My niece and her family picked us up and we went out to eat and then had a great time tromping around in the snow looking at Christmas trees. Because we have a 20-foot ceiling, we got one that was several feet taller than we usually do, although I didn’t want it to be too tall, because I don’t want to climb a ladder more than a step or two. My guess is we got a 12-foot tree. I don’t usually talk about money, but this tree cost us $25. It was a noble fir, and in Texas it would have cost about $150. Maybe more, because we used to spend more than $100 for a 7-8 footer. We had high ceilings in Texas, too, but didn’t want to spend that kind of money to get a taller tree.

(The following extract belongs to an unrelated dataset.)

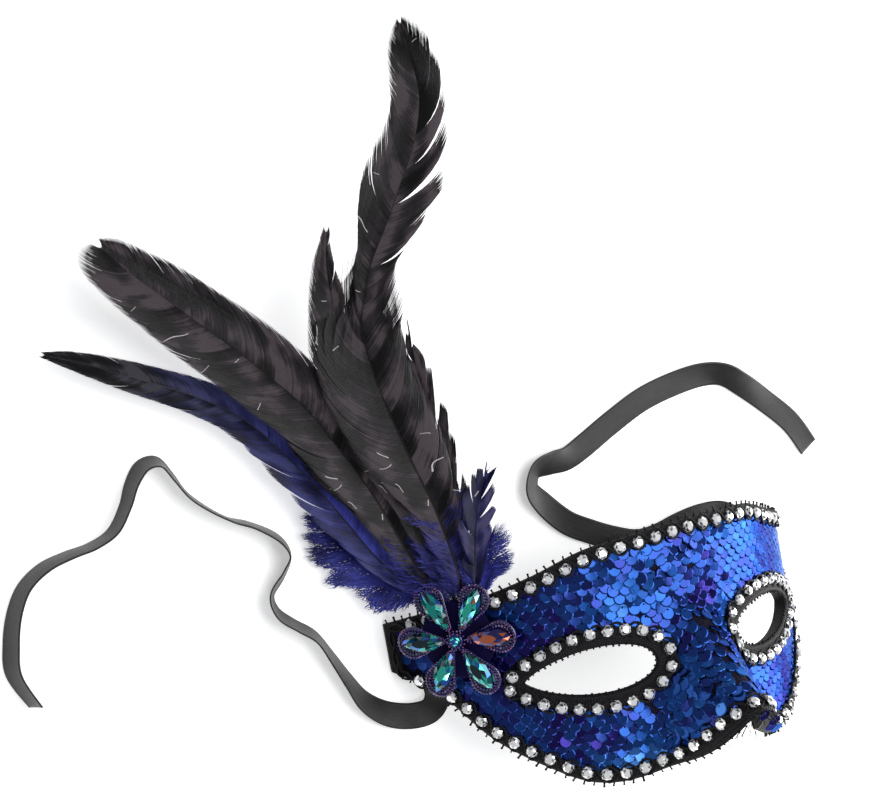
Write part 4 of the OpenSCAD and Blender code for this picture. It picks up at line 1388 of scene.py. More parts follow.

It started to rain while we were eating breakfast, and by the time we got the tree, large pieces of ice were falling off the trees. We went home, unloaded the trees, and then my niece’s husband brought back his chain saw, and the four of us spent a delightful couple of hours dragging wood off the driveway and out of the road.

We still don’t have the tree up, as it is too big for us to handle by ourselves. Our niece and family went home to put up their tree, and they will be back tomorrow to help put ours up. The power came back on around 3 PM. That was the second power outage of note since we got here. We spent the afternoon playing dominoes.

The snow did not melt, so I expect that it will freeze tonight again, and those who have to drive tomorrow up here in the hills will have an exciting trip.